◆ REQUIREMENTS:
Look through the material below and copy exactly the lines from the line with "The three.js and" to the line with "seams moved out.", those two lines included.

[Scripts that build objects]
********

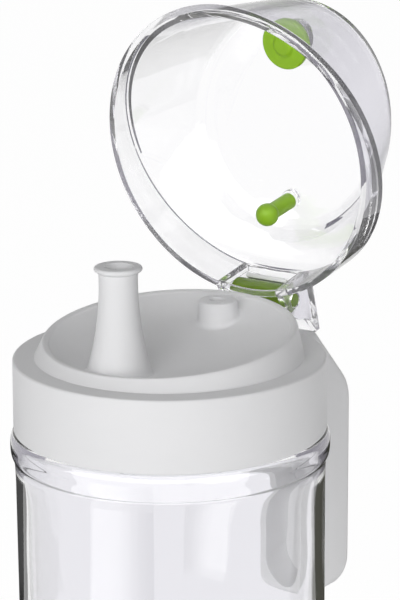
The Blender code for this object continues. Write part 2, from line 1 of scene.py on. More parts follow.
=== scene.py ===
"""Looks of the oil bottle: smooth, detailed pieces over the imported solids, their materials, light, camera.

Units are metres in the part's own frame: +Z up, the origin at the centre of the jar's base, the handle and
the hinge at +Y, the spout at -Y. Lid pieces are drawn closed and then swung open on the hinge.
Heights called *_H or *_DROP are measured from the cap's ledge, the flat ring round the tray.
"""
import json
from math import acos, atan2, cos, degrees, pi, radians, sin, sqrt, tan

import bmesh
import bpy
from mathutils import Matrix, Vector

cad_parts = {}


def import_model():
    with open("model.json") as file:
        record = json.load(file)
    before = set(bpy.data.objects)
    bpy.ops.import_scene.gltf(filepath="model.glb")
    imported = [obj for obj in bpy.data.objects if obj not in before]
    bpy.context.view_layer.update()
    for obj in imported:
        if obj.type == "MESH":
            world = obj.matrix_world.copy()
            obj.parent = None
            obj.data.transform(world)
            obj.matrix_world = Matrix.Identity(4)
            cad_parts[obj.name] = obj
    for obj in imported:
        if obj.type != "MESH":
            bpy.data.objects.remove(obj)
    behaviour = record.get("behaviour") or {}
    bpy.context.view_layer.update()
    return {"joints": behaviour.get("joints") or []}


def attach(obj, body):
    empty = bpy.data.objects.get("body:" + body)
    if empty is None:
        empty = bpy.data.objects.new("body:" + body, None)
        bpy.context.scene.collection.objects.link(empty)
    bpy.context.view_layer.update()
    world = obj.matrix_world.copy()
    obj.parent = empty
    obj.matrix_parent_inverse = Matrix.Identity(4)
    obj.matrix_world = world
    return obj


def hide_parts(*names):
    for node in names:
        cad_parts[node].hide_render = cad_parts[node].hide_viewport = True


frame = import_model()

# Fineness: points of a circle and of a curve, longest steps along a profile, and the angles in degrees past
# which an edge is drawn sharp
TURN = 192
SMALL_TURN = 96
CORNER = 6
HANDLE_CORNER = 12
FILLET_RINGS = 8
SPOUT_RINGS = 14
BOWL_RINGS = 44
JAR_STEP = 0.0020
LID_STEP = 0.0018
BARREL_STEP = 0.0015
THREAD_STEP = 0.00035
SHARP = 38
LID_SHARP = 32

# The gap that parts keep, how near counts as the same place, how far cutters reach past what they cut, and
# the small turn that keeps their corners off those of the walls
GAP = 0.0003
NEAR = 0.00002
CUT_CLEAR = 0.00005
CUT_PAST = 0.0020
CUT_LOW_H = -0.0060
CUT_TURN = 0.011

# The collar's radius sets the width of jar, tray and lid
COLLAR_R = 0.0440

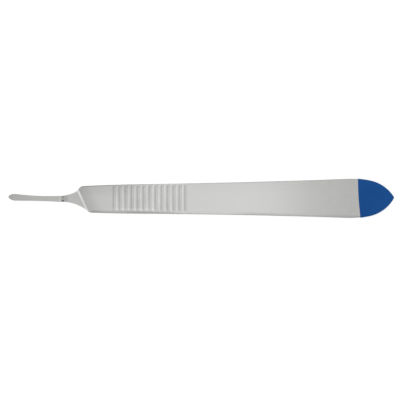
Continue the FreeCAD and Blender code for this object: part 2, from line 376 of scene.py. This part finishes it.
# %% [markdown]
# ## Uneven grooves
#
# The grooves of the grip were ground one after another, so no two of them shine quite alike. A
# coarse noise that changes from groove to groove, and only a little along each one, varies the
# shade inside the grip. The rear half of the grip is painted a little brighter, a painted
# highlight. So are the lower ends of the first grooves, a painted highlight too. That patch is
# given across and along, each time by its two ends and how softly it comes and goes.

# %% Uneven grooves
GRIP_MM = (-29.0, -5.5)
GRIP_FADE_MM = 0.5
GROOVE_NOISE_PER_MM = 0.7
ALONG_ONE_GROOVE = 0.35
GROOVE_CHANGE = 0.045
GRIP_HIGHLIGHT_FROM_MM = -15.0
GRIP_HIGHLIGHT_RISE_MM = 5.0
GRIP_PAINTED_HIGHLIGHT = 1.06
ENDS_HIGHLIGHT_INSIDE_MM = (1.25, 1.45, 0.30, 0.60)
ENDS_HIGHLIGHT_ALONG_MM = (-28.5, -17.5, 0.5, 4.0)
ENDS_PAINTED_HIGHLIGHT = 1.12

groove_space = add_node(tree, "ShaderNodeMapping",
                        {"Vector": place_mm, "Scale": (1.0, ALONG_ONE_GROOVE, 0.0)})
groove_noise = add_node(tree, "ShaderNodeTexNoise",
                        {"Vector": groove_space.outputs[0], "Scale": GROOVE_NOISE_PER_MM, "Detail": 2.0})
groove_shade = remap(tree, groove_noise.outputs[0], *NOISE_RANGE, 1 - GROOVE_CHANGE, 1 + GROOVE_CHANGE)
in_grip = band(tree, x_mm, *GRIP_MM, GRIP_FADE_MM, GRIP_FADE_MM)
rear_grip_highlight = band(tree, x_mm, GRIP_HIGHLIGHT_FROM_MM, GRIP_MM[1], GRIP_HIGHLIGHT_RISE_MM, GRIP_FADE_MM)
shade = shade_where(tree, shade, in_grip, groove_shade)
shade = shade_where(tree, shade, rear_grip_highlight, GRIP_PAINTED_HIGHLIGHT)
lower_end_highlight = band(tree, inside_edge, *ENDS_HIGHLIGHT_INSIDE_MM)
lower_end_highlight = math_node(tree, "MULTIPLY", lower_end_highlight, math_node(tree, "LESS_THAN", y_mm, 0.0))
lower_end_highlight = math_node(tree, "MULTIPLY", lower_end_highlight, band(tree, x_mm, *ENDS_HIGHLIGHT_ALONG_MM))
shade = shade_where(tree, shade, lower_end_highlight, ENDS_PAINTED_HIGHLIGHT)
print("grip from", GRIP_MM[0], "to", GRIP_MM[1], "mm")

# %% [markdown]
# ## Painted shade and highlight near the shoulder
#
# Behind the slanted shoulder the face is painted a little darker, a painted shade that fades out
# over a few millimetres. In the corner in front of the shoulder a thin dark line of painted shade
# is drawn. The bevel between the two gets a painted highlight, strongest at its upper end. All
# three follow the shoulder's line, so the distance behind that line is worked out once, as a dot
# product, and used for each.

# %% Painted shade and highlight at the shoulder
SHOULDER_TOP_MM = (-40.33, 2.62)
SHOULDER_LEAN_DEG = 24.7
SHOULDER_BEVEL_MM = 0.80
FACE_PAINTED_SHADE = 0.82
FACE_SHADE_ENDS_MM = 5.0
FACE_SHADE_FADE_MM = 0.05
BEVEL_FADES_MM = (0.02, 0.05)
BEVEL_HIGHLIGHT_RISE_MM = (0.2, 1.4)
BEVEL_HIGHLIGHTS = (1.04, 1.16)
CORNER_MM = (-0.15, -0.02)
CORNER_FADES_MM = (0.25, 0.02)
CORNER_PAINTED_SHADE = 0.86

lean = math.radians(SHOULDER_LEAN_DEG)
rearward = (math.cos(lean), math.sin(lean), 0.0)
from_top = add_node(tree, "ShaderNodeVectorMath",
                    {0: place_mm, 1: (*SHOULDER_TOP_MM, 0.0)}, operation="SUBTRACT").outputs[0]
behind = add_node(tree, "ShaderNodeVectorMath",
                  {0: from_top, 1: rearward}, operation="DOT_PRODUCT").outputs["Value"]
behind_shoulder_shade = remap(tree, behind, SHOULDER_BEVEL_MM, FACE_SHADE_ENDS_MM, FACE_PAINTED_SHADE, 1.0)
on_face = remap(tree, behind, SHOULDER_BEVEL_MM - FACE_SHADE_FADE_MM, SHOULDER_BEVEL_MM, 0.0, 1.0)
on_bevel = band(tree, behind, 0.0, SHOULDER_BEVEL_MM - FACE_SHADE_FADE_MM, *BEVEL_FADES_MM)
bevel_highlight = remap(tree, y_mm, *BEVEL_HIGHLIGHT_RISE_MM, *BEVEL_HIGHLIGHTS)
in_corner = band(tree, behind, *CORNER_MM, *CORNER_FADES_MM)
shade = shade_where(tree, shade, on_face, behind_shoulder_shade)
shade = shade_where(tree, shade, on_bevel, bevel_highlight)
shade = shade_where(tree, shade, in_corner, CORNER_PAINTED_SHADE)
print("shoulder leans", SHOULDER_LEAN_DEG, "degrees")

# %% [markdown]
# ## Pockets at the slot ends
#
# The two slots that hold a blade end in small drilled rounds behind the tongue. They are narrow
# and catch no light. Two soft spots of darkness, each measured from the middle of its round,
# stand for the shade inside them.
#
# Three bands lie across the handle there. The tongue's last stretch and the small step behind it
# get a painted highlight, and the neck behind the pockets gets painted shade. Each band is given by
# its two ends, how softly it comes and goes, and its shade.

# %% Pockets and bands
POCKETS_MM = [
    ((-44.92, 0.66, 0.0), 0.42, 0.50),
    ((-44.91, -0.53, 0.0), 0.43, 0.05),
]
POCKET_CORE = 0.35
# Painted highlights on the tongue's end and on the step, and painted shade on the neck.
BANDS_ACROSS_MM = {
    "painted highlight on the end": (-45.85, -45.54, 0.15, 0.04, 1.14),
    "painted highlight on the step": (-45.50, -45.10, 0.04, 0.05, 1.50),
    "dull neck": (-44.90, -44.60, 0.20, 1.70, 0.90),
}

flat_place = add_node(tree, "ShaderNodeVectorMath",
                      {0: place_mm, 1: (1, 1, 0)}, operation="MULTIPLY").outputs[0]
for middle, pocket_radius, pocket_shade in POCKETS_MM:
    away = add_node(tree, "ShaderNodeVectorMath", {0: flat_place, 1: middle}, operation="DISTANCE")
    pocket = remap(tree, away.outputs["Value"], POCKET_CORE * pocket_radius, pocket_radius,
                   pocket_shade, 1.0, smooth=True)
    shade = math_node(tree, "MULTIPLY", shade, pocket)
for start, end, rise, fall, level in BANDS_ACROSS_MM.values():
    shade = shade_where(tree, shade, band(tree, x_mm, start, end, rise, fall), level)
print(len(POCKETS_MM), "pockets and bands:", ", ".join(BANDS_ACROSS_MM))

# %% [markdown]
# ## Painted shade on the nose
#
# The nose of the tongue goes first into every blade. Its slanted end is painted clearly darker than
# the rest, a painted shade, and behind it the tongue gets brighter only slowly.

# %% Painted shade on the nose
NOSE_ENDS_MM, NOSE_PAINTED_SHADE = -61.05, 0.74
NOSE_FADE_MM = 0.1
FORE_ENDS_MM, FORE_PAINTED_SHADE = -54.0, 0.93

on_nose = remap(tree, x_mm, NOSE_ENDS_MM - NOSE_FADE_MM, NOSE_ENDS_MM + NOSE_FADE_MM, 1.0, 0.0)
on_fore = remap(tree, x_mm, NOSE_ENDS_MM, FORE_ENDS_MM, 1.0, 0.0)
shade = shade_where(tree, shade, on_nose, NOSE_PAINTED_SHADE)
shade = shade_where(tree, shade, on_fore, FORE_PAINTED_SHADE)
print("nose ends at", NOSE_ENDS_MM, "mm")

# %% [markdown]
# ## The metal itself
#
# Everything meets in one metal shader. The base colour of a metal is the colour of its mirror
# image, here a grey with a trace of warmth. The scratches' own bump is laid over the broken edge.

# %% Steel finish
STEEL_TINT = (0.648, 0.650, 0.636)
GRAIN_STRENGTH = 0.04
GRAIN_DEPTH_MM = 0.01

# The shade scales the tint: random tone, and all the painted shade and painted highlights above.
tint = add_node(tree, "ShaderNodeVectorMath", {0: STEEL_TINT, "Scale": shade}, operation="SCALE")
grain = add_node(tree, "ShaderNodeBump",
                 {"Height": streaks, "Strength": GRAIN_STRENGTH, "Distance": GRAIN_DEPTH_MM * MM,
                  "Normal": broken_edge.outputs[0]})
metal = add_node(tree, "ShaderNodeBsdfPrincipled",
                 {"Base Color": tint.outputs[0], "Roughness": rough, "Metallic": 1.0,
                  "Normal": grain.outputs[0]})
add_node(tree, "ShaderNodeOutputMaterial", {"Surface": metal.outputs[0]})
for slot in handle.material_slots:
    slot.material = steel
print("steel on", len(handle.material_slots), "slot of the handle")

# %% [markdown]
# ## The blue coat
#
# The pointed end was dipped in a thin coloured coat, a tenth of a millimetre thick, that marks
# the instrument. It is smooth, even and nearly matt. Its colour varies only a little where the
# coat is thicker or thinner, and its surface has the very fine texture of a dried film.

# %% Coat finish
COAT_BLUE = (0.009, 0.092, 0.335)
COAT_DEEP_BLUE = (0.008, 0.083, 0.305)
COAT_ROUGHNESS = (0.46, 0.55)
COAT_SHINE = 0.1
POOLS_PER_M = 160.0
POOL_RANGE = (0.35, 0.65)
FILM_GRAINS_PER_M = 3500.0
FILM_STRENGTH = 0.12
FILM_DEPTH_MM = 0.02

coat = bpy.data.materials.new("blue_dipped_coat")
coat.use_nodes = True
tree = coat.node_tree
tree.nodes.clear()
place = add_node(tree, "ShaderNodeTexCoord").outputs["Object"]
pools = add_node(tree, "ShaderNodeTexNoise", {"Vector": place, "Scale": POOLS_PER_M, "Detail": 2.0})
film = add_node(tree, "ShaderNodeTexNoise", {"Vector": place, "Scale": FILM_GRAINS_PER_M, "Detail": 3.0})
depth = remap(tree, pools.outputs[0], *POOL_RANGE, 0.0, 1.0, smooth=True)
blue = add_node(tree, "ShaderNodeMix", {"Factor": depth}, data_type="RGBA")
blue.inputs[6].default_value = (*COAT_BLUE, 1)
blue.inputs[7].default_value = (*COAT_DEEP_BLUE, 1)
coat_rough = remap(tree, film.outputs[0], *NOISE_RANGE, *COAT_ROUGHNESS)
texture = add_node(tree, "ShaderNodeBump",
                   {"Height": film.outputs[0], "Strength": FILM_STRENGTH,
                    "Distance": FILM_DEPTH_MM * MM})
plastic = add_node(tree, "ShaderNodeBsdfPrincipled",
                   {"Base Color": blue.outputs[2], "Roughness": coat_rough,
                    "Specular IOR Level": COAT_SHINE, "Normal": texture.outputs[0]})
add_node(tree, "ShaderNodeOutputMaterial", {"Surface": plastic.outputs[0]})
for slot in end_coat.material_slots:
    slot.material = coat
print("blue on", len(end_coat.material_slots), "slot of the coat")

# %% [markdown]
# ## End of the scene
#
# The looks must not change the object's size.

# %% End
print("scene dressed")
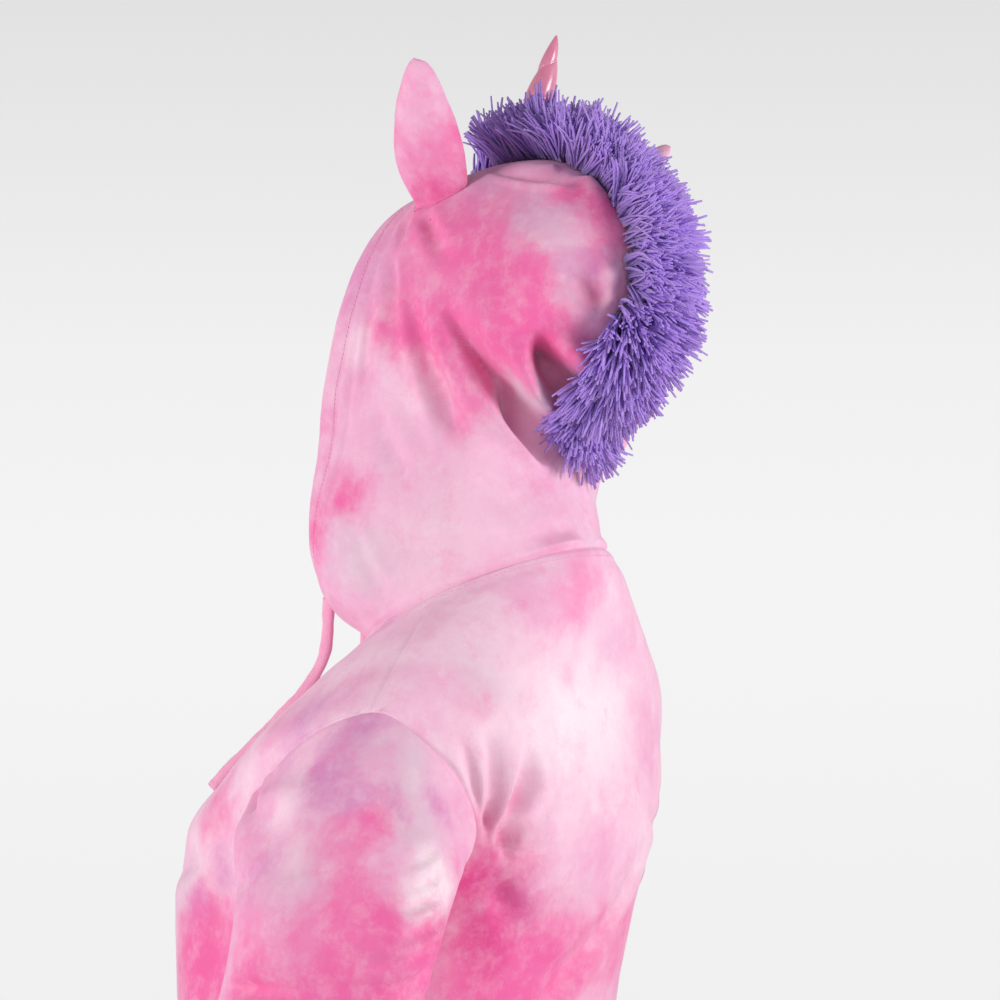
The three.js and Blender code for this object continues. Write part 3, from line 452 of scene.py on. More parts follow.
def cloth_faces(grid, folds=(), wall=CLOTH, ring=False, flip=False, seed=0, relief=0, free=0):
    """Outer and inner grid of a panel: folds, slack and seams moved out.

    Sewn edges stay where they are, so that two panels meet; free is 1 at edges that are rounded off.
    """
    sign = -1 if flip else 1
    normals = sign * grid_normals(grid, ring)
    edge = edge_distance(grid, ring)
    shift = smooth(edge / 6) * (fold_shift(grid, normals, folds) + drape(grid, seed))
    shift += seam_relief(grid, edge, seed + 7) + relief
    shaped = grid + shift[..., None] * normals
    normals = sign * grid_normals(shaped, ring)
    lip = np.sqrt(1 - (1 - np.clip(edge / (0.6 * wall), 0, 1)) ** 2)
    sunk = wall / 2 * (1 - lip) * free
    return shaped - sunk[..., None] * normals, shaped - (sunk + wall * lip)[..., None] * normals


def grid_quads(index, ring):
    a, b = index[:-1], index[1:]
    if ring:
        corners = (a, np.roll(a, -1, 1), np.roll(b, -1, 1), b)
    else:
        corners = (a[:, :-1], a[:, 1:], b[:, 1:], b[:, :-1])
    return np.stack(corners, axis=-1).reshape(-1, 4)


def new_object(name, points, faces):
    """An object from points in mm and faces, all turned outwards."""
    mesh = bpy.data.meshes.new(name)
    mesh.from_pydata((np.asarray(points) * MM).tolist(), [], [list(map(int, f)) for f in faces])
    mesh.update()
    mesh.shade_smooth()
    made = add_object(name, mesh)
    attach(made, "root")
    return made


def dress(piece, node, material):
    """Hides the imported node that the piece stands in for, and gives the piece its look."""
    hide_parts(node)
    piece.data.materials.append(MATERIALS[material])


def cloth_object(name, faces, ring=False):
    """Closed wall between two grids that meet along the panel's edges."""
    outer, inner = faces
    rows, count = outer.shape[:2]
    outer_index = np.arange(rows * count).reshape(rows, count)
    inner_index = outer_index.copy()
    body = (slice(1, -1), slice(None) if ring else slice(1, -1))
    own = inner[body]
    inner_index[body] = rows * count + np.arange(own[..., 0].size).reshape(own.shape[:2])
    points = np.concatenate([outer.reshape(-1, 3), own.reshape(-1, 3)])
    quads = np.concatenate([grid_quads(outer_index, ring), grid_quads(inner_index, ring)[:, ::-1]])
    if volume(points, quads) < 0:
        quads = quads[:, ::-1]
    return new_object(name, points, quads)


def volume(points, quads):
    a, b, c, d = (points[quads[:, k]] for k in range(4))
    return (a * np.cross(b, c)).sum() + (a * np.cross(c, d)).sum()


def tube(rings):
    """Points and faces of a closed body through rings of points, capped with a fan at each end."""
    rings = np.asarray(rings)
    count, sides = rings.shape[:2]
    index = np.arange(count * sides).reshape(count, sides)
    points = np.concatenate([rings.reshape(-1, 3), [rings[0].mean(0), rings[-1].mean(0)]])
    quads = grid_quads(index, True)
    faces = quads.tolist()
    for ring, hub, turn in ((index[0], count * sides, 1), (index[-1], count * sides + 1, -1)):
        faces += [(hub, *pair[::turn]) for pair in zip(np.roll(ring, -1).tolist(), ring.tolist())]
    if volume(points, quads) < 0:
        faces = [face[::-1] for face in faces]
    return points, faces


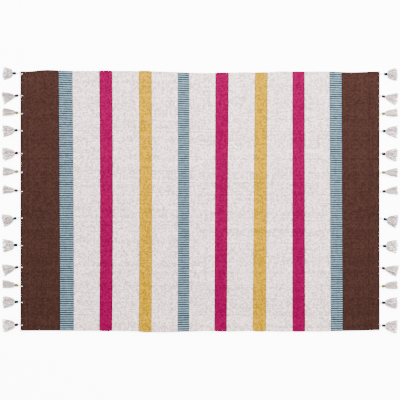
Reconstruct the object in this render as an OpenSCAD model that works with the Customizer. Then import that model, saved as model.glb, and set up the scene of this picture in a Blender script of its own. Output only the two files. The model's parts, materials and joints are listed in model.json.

********

◆ ANSWER FOR THIS EXERCISE:
The three.js and Blender code for this object continues. Write part 3, from line 452 of scene.py on. More parts follow.
def cloth_faces(grid, folds=(), wall=CLOTH, ring=False, flip=False, seed=0, relief=0, free=0):
    """Outer and inner grid of a panel: folds, slack and seams moved out.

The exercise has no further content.